> EXERCISE INSTRUCTIONS
Restrict the output to the lines below starting at the one that contains "0.88, 0.92), 0.45)" and ending at the one that contains "imported = [obj", and restate them word for word, both ends included.
▼▼▼
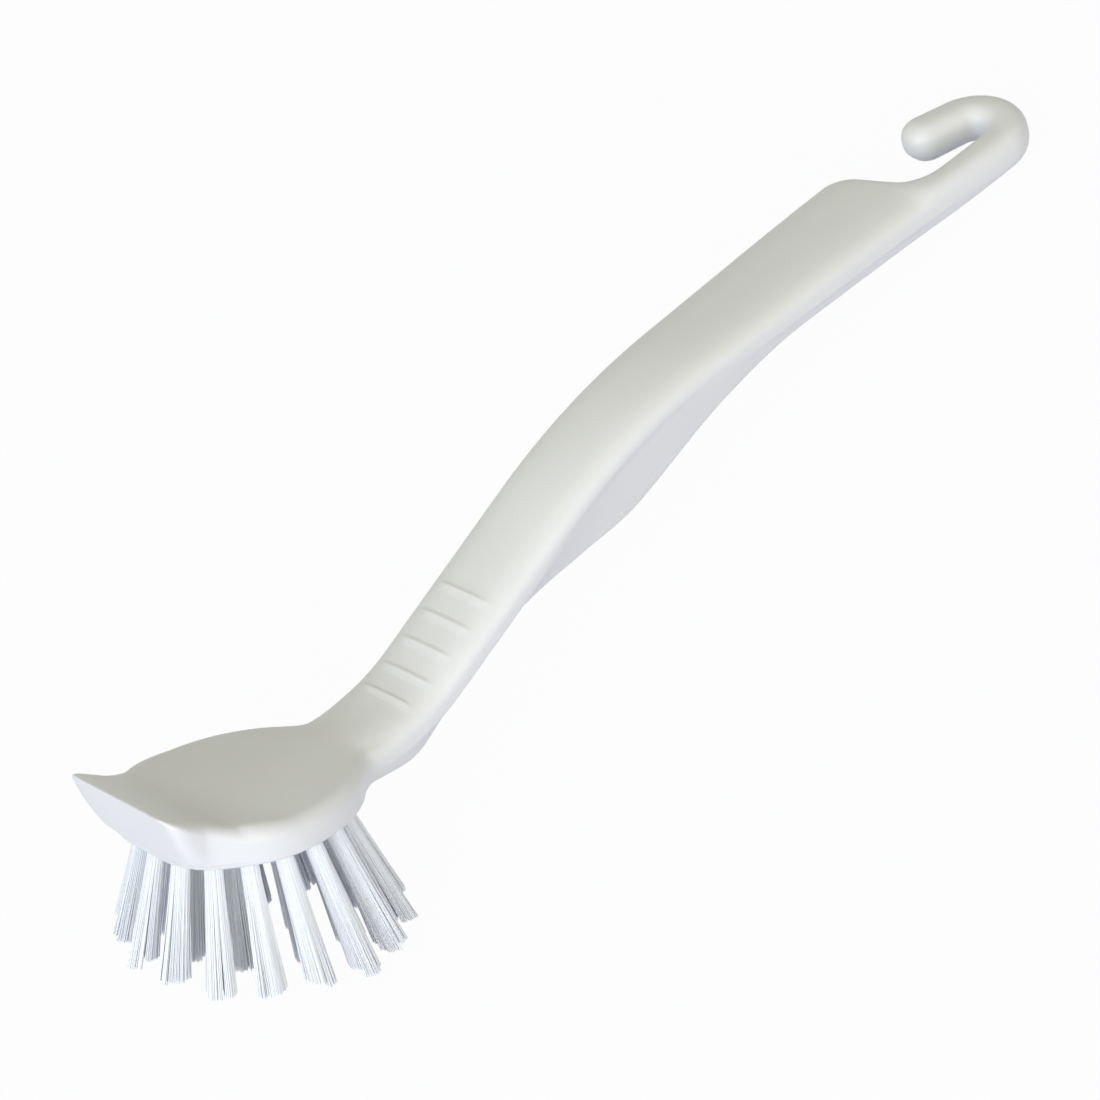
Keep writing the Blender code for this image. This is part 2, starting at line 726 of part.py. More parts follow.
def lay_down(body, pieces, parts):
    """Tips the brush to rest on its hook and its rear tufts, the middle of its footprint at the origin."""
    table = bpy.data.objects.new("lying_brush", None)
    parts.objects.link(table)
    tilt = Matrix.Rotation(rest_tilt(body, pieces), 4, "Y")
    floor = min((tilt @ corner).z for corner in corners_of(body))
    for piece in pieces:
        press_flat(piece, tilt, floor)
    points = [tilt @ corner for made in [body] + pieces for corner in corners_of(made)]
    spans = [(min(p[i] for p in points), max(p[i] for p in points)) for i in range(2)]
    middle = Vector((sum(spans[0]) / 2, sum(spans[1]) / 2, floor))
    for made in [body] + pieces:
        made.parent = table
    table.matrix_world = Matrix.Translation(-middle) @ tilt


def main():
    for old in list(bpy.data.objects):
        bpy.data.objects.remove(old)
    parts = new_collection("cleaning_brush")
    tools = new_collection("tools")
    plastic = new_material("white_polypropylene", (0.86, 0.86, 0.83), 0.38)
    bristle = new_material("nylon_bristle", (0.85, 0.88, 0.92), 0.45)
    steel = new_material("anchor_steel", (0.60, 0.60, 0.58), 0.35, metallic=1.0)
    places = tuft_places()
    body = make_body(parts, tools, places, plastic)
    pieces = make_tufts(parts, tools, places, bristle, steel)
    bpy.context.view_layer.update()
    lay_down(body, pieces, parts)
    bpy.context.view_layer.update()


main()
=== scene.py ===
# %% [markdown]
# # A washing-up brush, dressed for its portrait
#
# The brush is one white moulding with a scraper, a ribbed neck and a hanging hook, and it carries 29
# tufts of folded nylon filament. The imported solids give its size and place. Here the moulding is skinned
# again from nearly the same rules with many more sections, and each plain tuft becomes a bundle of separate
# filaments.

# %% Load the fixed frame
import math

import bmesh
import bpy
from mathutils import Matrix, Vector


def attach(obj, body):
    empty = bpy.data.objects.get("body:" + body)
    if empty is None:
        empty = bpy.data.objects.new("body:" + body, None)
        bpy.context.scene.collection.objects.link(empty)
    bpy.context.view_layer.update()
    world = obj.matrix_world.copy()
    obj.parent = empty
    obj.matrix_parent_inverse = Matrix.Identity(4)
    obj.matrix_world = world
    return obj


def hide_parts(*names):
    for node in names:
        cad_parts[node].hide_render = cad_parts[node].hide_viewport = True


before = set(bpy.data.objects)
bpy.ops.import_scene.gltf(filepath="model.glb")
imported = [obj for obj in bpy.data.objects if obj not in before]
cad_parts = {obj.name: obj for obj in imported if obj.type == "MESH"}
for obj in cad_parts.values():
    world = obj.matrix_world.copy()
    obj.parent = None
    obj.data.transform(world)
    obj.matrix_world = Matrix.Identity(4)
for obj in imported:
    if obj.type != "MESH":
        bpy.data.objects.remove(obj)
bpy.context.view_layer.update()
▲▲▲
> OUTPUT
    bristle = new_material("nylon_bristle", (0.85, 0.88, 0.92), 0.45)
    steel = new_material("anchor_steel", (0.60, 0.60, 0.58), 0.35, metallic=1.0)
    places = tuft_places()
    body = make_body(parts, tools, places, plastic)
    pieces = make_tufts(parts, tools, places, bristle, steel)
    bpy.context.view_layer.update()
    lay_down(body, pieces, parts)
    bpy.context.view_layer.update()


main()
=== scene.py ===
# %% [markdown]
# # A washing-up brush, dressed for its portrait
#
# The brush is one white moulding with a scraper, a ribbed neck and a hanging hook, and it carries 29
# tufts of folded nylon filament. The imported solids give its size and place. Here the moulding is skinned
# again from nearly the same rules with many more sections, and each plain tuft becomes a bundle of separate
# filaments.

# %% Load the fixed frame
import math

import bmesh
import bpy
from mathutils import Matrix, Vector


def attach(obj, body):
    empty = bpy.data.objects.get("body:" + body)
    if empty is None:
        empty = bpy.data.objects.new("body:" + body, None)
        bpy.context.scene.collection.objects.link(empty)
    bpy.context.view_layer.update()
    world = obj.matrix_world.copy()
    obj.parent = empty
    obj.matrix_parent_inverse = Matrix.Identity(4)
    obj.matrix_world = world
    return obj


def hide_parts(*names):
    for node in names:
        cad_parts[node].hide_render = cad_parts[node].hide_viewport = True


before = set(bpy.data.objects)
bpy.ops.import_scene.gltf(filepath="model.glb")
imported = [obj for obj in bpy.data.objects if obj not in before]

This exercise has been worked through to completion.